Fortanix DSM is architected to always work as a cluster of three or more nodes to provide high availability. The cluster allows for the service to be available and the keys to be usable as long as a majority of nodes are available in the cluster. In case of loss of a majority of nodes, Google Cloud EKM keys are still usable, but the ability to create new keys is lost.
The cluster of nodes can easily be spread across physically separate data centers, thus allowing for failure of entire data centers or failure of connectivity between data centers. The service still stays fully available if a majority of nodes are available in the cluster. In a multi-data-center deployment scenario, a global load balancer is used to route incoming traffic to the nearest data center.
Disaster Prevention and Recovery
While HA provides continuous access to the EKM key, it would still be disastrous if the EKM key is permanently lost or deleted, either accidentally by a human error, through a software error, or through a hardware failure or disaster at the facilities. Services like Big Query would lose all data in this scenario, so it is critical to have measures to recover from such a disaster.

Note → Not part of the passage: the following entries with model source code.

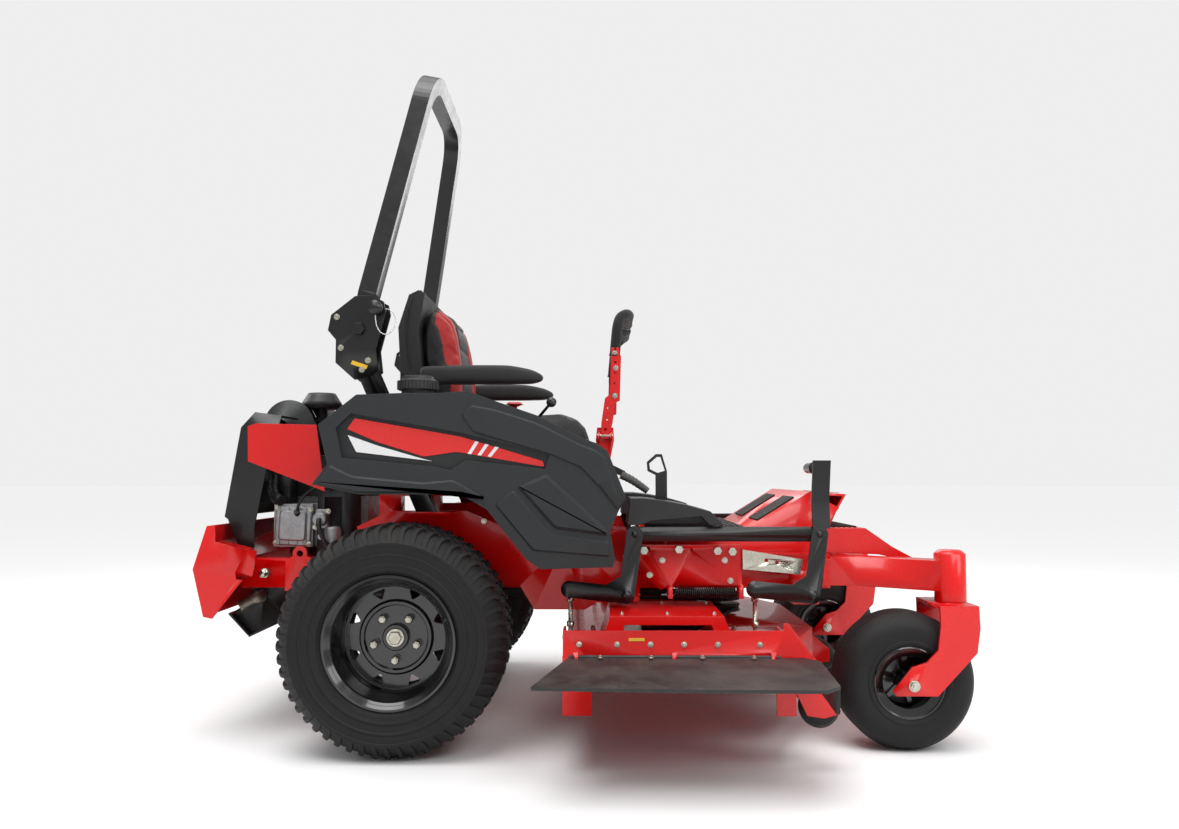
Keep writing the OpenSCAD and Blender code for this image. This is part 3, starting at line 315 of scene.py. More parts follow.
def piece(name, data, body, materials=None, replaces=(), bevel=0.0, angle=35.0):
    """A finished piece on its body, with its edges softened and its smooth faces shaded so."""
    if materials:
        chosen = [0] * len(data.polygons)
        data.polygons.foreach_get("material_index", chosen)
        data.materials.clear()
        for m in materials:
            data.materials.append(m)
        data.polygons.foreach_set("material_index", chosen)
    data.shade_smooth()
    data.set_sharp_from_angle(angle=math.radians(angle))
    obj = bpy.data.objects.new(name, data)
    bpy.context.scene.collection.objects.link(obj)
    if bevel:
        mod = obj.modifiers.new("edges", "BEVEL")
        mod.width = bevel / 1000
        mod.segments = 2
        mod.limit_method = "ANGLE"
        mod.angle_limit = math.radians(30)
        mod.harden_normals = True
        mod.use_clamp_overlap = True
    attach(obj, body)
    if replaces:
        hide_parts(*replaces)
    return obj


def refined(node, materials, bevel=0.0, angle=35.0, choose=None):
    """A node's own shape in its place; before a bevel its flat faces are merged."""
    bm = bmesh.new()
    bm.from_mesh(frame["nodes"][node].data)
    bmesh.ops.remove_doubles(bm, verts=bm.verts, dist=2e-6)
    if bevel:
        bmesh.ops.dissolve_limit(bm, angle_limit=math.radians(0.4), verts=bm.verts,
                                 edges=bm.edges, delimit=set())
    if choose:
        for f in bm.faces:
            f.material_index = choose(unplace(f.calc_center_median()), f.normal)
    else:
        for f in bm.faces:
            f.material_index = 0
    data = bpy.data.meshes.new(node + "_shape")
    bm.to_mesh(data)
    bm.free()
    return piece(node + "_finished", data, body_name(node), materials, (node,),
                 bevel, angle)


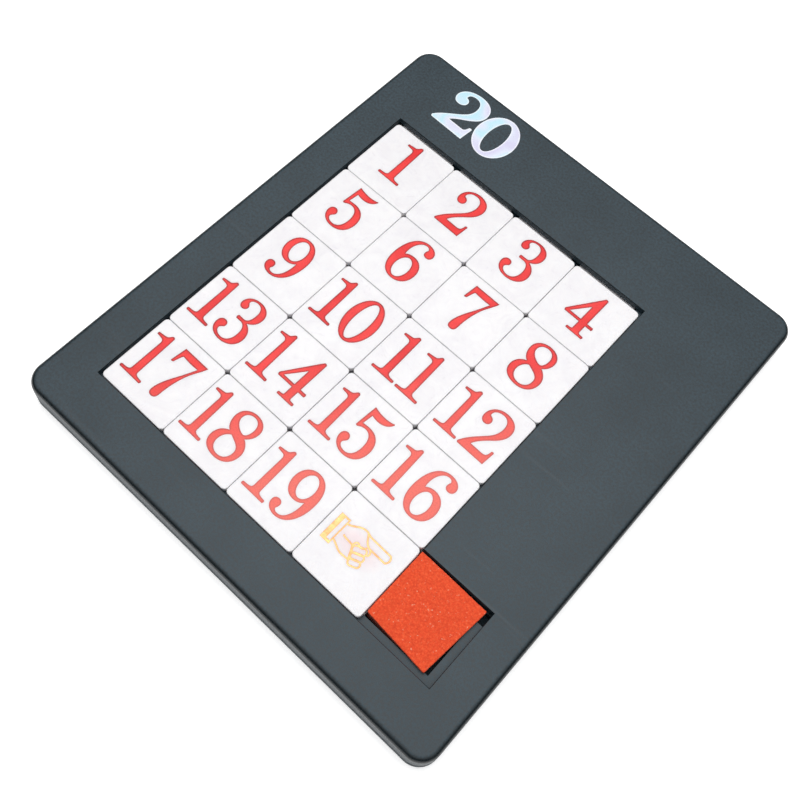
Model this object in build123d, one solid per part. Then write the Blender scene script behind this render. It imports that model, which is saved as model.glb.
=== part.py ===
from build123d import *
from build123d.topology import SkipClean
import os

# Sliding number puzzle: nineteen numbered tiles and a pointing-hand tile held in a two-shell tray
# by tongues and grooves, with a block of foam wedged in the fifth-column cell that lets them move.
# Frame: the origin is at the middle of the underside. +X runs along a row from tile 1 to tile 4,
# +Y runs from the last row to the first row and the printed 20, +Z is up. Lengths are millimetres.

COLUMNS, ROWS = 4, 5
PITCH = 18.6  # centre to centre of neighbouring tiles

# Heights
TRAY_TOP = 7.8
SHELL_SPLIT = 2.6  # parting line between the two shells
FLOOR = 1.8
TILE_TOP = 7.7
TILE_BOTTOM = 1.85
LEDGE_LOW, LEDGE_HIGH = 4.55, 6.15  # tongues of the tray
TONGUE_LOW, TONGUE_HIGH = 4.55, 5.4  # tongues of the tiles
GROOVE_LOW, GROOVE_HIGH = 4.45, 6.25

# Tray in plan
TRAY_WIDTH, TRAY_LENGTH = 113.3, 128.5
TRAY_CORNER = 4.6
TRAY_EDGE = 1.3  # rounding of the tray's upper edge
GRID_LEFT, GRID_TOP = -45.8, 40.8  # corner of tile 1's cell
WELL_LEFT, WELL_RIGHT = -46.3, 28.75
WELL_BOTTOM, WELL_TOP = -52.4, 42.05
EXIT_RIGHT, EXIT_TOP = 47.3, -33.3  # the cell to the right of the last row
EXIT_LEDGE_TOP = -36.4
WALL_EDGE = 0.12  # broken edge along the well's rim
REGISTER_INSET = 2.5  # width of the lower shell's rim round the upper shell's step
REGISTER_GAP = 0.1
PARTING_CHAMFER = 0.2
BASE_CHAMFER = 0.5

# Tongues and grooves
TONGUE = 1.8
GROOVE = 2.0
CUT_BACK = 2.1  # a tongue stops this far from the end where another tile's tongue goes by
TONGUE_END = 0.3
ROOT = 1.0  # how far a tongue's box starts inside its wall

# Tiles
TILE = 18.5
TILE_CORNER = 1.0
TILE_EDGE = 0.2
STAMP_DEPTH = 0.2  # hot-stamped numerals are sunk this far into a tile
INK = 0.15

# Numerals, drawn on a grid where the figures are 100 high
FIGURE_HEIGHT = 12.4
FIGURE_GAP = 1.3
PRINT_CENTRE = (-9.25, -5.0)  # middle of the printed sheet, which lies a little askew on the tiles
PRINT_STEP_X, PRINT_STEP_Y = 18.64, 18.8
PRINT_TILT = -0.72
HAND_SHIFT = (0.55, 0.6)
HAND_LINE = 3.2

# Numeral on the tray
MARK_HEIGHT = 13.4
MARK_CENTRE = (-31.3, 54.6)
MARK_TILT = -1.2
MARK_DEPTH = 0.15

# Foam block, hand-cut and a little askew, whose top bulges over the ledges
FOAM_TOP_CORNERS = [(28.65, -33.45), (46.2, -33.75), (44.7, -51.05), (28.65, -49.9)]
FOAM_LOW_CORNERS = [(28.65, -33.6), (45.4, -33.9), (44.4, -50.5), (28.65, -49.7)]
FOAM_TOP = 7.45
FOAM_STEP = 6.25  # the bulge starts here, just above the ledges
FOAM_CORNER = 0.3
FOAM_EDGE = 0.2

# Pegs under the upper shell, which press into sockets in the floor
PEG_RADIUS = 1.5
PEG_BOTTOM = 1.0
SOCKET_BOTTOM = 0.9
PEG_GAP = 0.05
PEGS = [(-52, -44), (-52, 4), (-52, 52), (43, -12), (43, 52), (52, -44), (-12, -58.5), (28, -58.5)]


def block(x_low, x_high, y_low, y_high, z_low, z_high):
    """Box between two corners."""
    centre = Pos((x_low + x_high) / 2, (y_low + y_high) / 2, (z_low + z_high) / 2)
    return centre * Box(x_high - x_low, y_high - y_low, z_high - z_low)


def plate(width, length, corner, z_low, z_high):
    """Plate with rounded plan corners, centred on the origin."""
    return Pos(0, 0, z_low) * extrude(RectangleRounded(width, length, corner), z_high - z_low)


def path(start, segments):
    """Edges of a drawn line: a segment is one point (a line) or three (a Bezier)."""
    edges = []
    here = start
    for segment in segments:
        kind = Line if len(segment) == 1 else Bezier
        edges.append(kind(here, *segment))
        here = segment[-1]
    return edges


def outline(start, *segments):
    """Face inside a closed line."""
    edges = path(start, segments)
    end = segments[-1][-1]
    if end != start:
        edges.append(Line(end, start))
    return make_face(Curve() + edges)


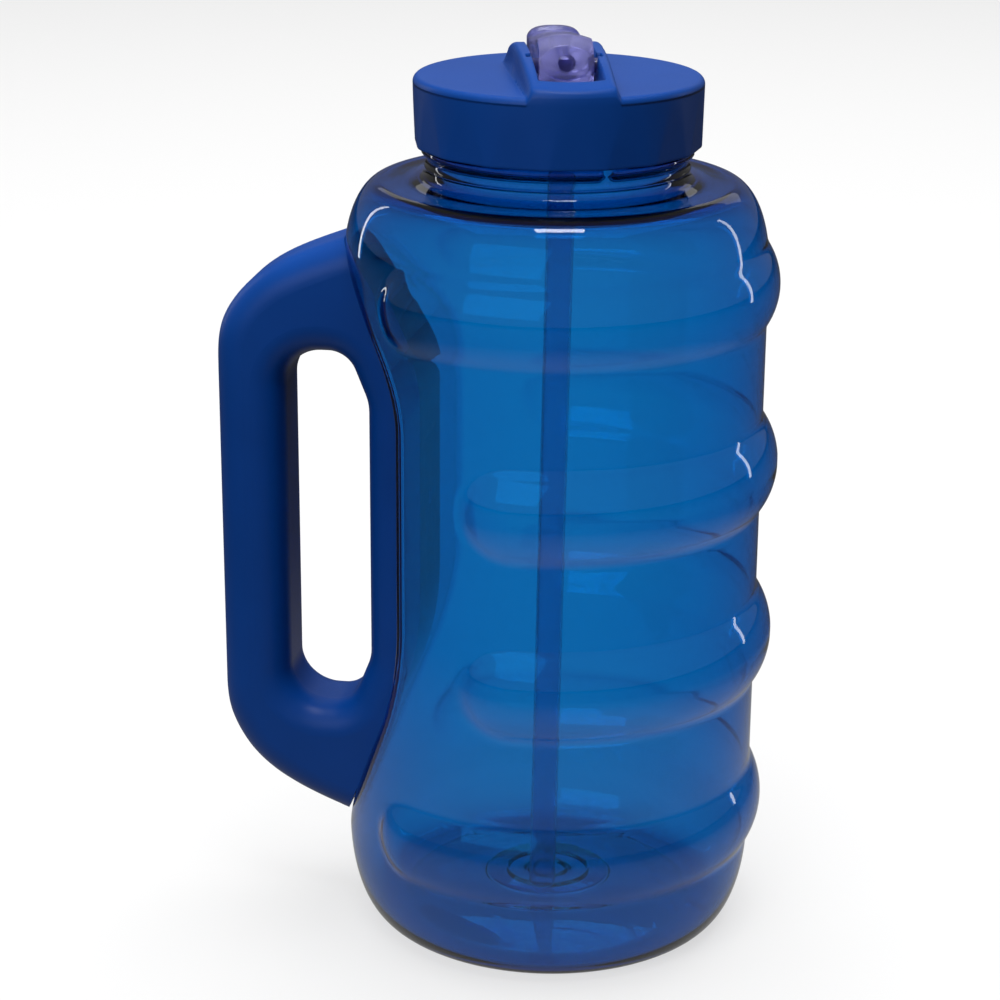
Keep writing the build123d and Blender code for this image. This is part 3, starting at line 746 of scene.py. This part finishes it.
def glow_near(tree):
    """How bright the floor is in reflections: pale round the bottle's foot, dim farther out."""
    nodes, links = tree.nodes, tree.links
    place = nodes.new("ShaderNodeNewGeometry")
    away = nodes.new("ShaderNodeVectorMath")
    away.operation = "LENGTH"
    fade = nodes.new("ShaderNodeMapRange")
    fade.inputs["From Min"].default_value = NEAR_FLOOR_R
    fade.inputs["From Max"].default_value = FAR_FLOOR_R
    fade.inputs["To Min"].default_value = NEAR_FLOOR_GLOW
    fade.inputs["To Max"].default_value = 0.0
    path = nodes.new("ShaderNodeLightPath")
    glossy = nodes.new("ShaderNodeMath")
    glossy.operation = "MULTIPLY"
    links.new(place.outputs["Position"], away.inputs[0])
    links.new(away.outputs["Value"], fade.inputs["Value"])
    links.new(fade.outputs["Result"], glossy.inputs[0])
    links.new(path.outputs["Is Glossy Ray"], glossy.inputs[1])
    return glossy.outputs["Value"]


def floor_material():
    """Pale and self-lit where it is seen, and dim as a source of light or in reflections."""
    material, tree, shader = new_material("floor")
    nodes, links = tree.nodes, tree.links
    tone = nodes.new("ShaderNodeCombineColor")
    grey = seen_or_lit(tree, FLOOR_LIT, FLOOR_SEEN)
    for channel in ("Red", "Green", "Blue"):
        links.new(grey, tone.inputs[channel])
    links.new(tone.outputs["Color"], shader.inputs["Base Color"])
    shader.inputs["Roughness"].default_value = 0.8
    shader.inputs["Specular IOR Level"].default_value = 0.0
    shader.inputs["Emission Color"].default_value = (1, 1, 1, 1)
    glow = nodes.new("ShaderNodeMath")
    glow.operation = "MAXIMUM"
    links.new(seen_or_lit(tree, 0.0, FLOOR_GLOW_SEEN), glow.inputs[0])
    links.new(glow_near(tree), glow.inputs[1])
    links.new(glow.outputs["Value"], shader.inputs["Emission Strength"])
    return material


def make_floor():
    """A wide pale floor."""
    mesh = bpy.data.meshes.new("floor")
    far = FLOOR_HALF
    corners = [(-far, -far, 0), (far, -far, 0), (far, far, 0), (-far, far, 0)]
    mesh.from_pydata(corners, [], [(0, 1, 2, 3)])
    floor = bpy.data.objects.new("floor", mesh)
    floor.location.z = FLOOR_Z
    bpy.context.collection.objects.link(floor)
    mesh.materials.append(floor_material())
    return floor


def make_world():
    """White all round where it is seen, directly or through the bottle, and dim as a light."""
    world = bpy.data.worlds.new("studio")
    world.use_nodes = True
    bpy.context.scene.world = world
    background = world.node_tree.nodes["Background"]
    background.inputs["Color"].default_value = (1, 1, 1, 1)
    strength = seen_or_lit(world.node_tree, WORLD_LIT, WORLD_SEEN)
    world.node_tree.links.new(strength, background.inputs["Strength"])


def make_lights():
    """Broad light from above and in front, and small lights that draw highlights."""
    top = add_light("top", (0.0, 0.5, 2.0), (0, 0.3, 0), (2.2, 2.2), 85)
    top.visible_glossy = False
    fill = add_light("fill", (-0.5, -1.4, 0.9), (0, 0, 0.12), (1.2, 1.0), 18)
    fill.visible_glossy = False
    add_light("back", (0, 2.4, 1.3), (0, 0, 0.2), (2.4, 0.6), 2)
    add_light("sky", (0.1, -0.5, 1.6), (0, 0, 0.15), (0.5, 0.25), 4.5)
    add_light("left", (-1.2, 0.75, 0.4), (0, 0, 0.12), (0.06, 1.0), 0.8)
    add_light("right", (1.2, 0.75, 0.4), (0, 0, 0.12), (0.06, 1.0), 0.8)


bpy.context.scene.view_settings.view_transform = "Standard"
make_camera()
make_world()
make_lights()
make_floor()
plastic = blue_plastic()
rubber = silicone()
make_bottle(clear_blue())
make_lid(plastic)
make_spout(smoky_plastic())
carry_over("handle", plastic)
carry_over("straw", straw_plastic())
for seal in ("gasket", "spout_seal", "vent_valve"):
    carry_over(seal, rubber)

Fortanix DSM provides several mechanisms to prevent disasters from happening and to recover from disaster when they might happen.
- Preventing against accidental or malicious deletion of an EKM key or change of permissions: Fortanix DSM supports quorum based policies to build an approval process where multiple administrators need to approve before a sensitive action can be performed with a key, e.g., deletion of key or change of permissions. Customers are recommended to configure a quorum policy with multiple administrators on the group which they use to create and store the Google Cloud EKM keys.
In case that the key does get deleted or lost even after having a quorum policy configured, there are two ways to recover the key.
- Soft deletion of keys: There is an option to configure a policy inside a Fortanix DSM account or group to ensure that keys are not deleted permanently. By enabling this “soft deletion” policy, customers can ensure that even if some user accidently tries to delete a key, it will only be archived, and the key may be recovered from that.
- Restore from full backup: In a worst-case scenario where a key gets deleted and the above measures were not implemented, or there is some other form of data corruption, it is still possible to restore a cluster of Fortanix DSM from a backup taken at some point of time previously. This would revert the state of the cluster to an earlier time which means that data created in the interim would be lost. However, if all other measures fail, this method would ensure that an EKM key can still be restored.
There are three important aspects of performance – throughput, latency, and quality of service. For enterprises using Google Cloud EKM, they may have a certain peak throughput and maximum latency they expect from the external key manager. They also want these numbers to be predictable and consistent which imposes quality of service (QoS) requirements.
- Throughput – The clustered architecture of Fortanix DSM allows for linear increase in capacity with the size of the cluster. Capacity planning is done by measuring the current load and having an estimate of the capacity for a given cluster size for traffic coming through the Google Cloud EKM interface.
- Latency – Big Query and Google Compute Engine (GCE) expect consistently low latency to the EKM to operate efficiently. The biggest component of the latency is often the network latency between Google Cloud KMS and the EKM. The implication of this is that the best latency for Cloud EKM is often obtained from a Google Cloud region closest to the deployment of Fortanix DSM. Conversely, Fortanix DSM should be deployed and used from a site which is closest to the Google Cloud region where Big Query or GCE is running for good performance and low latency. The clustered architecture of Fortanix DSM enables low latency by replicating keys across a geographically distributed region, and configuring a global load balancer to route traffic to the nearest region.
- Quality of Service – A multi-tenant external key manager may be susceptible to a denial of service attack where a rogue tenant may hog all resources for the KMS. Fortanix DSM allows configuration for a minimum quality of service that can be controlled by the system administrators to assure predictable and consistent performance for Google Cloud EKM.
Role-based access control (RBAC)
As we have seen above, the Google Cloud EKM key is very sensitive, and access to the key should be managed very strictly by a very small set of administrators in an organization. This is achieved using a very elaborate RBAC system in Fortanix DSM. Users and keys may be organized in separate groups, and access to keys for users is determined by their group membership and roles in those groups. By following the principles of least privileged access, it is possible to restrict access to a small number of users who can create and manage the EKM keys. As mentioned above, actions can further be restricted by configuring a quorum-based policy.
Auditability of operations is often a major requirement for enterprises. While this may seem simple, getting a consistent set of logs from a cluster deployed across multiple sites is challenging. Fortanix DSM provides a secure way to store and manage such cluster-wide logs, capturing various types of operations, such as administrative (user creation, group creation, etc.), authentication (all login and logout actions are logged), and cryptographic (key creation, editing, usage, etc.).
The logs collected in Fortanix DSM can be forwarded to a log collection software or services in real time with Splunk or any Syslog-based logging systems. We also have native support for forwarding logs to Google Cloud StackDriver. This enables users of Google Cloud EKM to stay in the Google Cloud ecosystem and use more native Google Cloud services.